### [SHORT TASK]
Copy exactly the lines from the start of the data below through the one that carries "where the real ones are spot-welded.", and only those.

### [GIVEN MATERIAL]

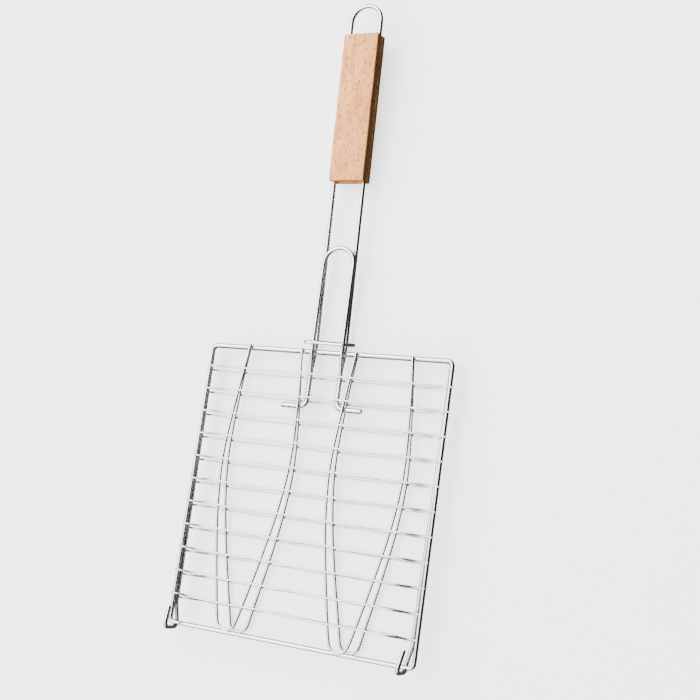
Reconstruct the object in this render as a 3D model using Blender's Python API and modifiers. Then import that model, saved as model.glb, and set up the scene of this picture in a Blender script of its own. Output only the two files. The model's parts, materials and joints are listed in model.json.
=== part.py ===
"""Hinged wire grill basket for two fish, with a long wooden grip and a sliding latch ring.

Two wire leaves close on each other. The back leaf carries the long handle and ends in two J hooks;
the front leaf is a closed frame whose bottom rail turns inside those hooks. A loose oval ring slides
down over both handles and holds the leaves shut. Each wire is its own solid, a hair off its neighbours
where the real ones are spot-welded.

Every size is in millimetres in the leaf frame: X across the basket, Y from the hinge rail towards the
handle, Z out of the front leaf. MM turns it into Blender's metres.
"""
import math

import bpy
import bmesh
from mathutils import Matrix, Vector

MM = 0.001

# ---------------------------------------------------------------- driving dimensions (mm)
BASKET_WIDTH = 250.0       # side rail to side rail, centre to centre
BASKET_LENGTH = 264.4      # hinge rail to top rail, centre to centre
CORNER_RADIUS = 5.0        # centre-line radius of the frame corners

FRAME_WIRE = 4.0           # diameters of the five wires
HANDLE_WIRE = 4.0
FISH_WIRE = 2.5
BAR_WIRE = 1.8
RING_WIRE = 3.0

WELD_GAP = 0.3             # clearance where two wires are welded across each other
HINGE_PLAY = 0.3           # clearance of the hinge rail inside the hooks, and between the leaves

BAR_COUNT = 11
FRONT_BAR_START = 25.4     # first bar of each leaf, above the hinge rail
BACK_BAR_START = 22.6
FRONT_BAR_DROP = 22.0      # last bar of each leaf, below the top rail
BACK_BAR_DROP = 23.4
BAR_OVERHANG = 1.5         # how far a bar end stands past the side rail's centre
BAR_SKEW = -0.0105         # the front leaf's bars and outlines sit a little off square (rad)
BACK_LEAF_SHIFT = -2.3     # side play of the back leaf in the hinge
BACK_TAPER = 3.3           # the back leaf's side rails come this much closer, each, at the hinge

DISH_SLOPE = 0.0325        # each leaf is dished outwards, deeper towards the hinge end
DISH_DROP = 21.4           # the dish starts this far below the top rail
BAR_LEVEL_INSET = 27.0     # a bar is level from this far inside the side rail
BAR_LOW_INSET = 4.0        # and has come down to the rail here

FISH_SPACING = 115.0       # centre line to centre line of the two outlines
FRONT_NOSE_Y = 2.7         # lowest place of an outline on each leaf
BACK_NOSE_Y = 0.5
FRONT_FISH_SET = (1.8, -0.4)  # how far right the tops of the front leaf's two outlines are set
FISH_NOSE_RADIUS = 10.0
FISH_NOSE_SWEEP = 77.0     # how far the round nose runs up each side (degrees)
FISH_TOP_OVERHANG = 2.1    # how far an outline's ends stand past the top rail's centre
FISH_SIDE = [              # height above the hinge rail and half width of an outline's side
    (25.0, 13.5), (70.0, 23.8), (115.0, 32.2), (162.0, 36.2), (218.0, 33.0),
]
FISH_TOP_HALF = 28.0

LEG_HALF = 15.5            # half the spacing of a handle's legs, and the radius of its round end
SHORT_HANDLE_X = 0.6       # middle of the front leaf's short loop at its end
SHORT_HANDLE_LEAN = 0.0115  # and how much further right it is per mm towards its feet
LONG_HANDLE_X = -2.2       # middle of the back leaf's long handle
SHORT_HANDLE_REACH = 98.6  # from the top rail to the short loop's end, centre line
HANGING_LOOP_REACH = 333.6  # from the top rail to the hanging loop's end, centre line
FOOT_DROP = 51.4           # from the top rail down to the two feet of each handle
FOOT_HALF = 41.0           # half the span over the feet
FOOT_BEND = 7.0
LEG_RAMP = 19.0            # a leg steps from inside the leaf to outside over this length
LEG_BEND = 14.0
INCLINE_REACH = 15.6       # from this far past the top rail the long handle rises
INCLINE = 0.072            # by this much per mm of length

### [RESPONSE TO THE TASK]
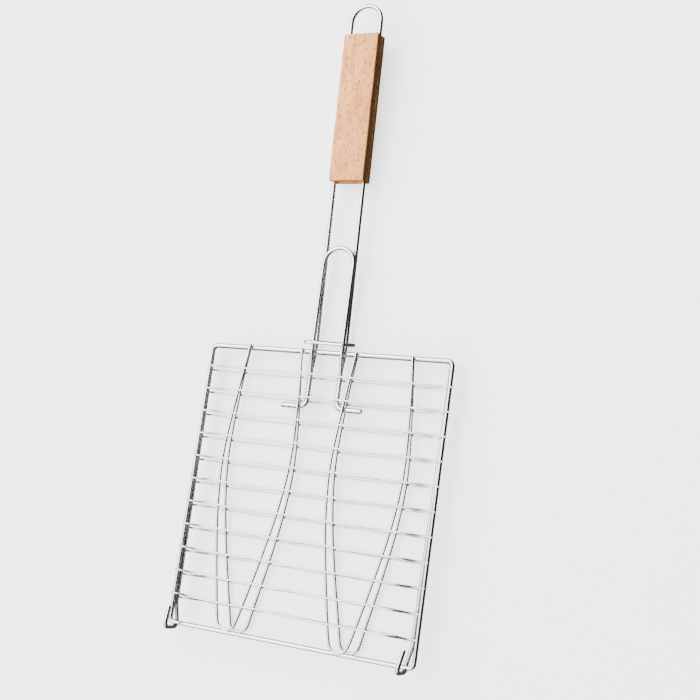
Reconstruct the object in this render as a 3D model using Blender's Python API and modifiers. Then import that model, saved as model.glb, and set up the scene of this picture in a Blender script of its own. Output only the two files. The model's parts, materials and joints are listed in model.json.
=== part.py ===
"""Hinged wire grill basket for two fish, with a long wooden grip and a sliding latch ring.

Two wire leaves close on each other. The back leaf carries the long handle and ends in two J hooks;
the front leaf is a closed frame whose bottom rail turns inside those hooks. A loose oval ring slides
down over both handles and holds the leaves shut. Each wire is its own solid, a hair off its neighbours
where the real ones are spot-welded.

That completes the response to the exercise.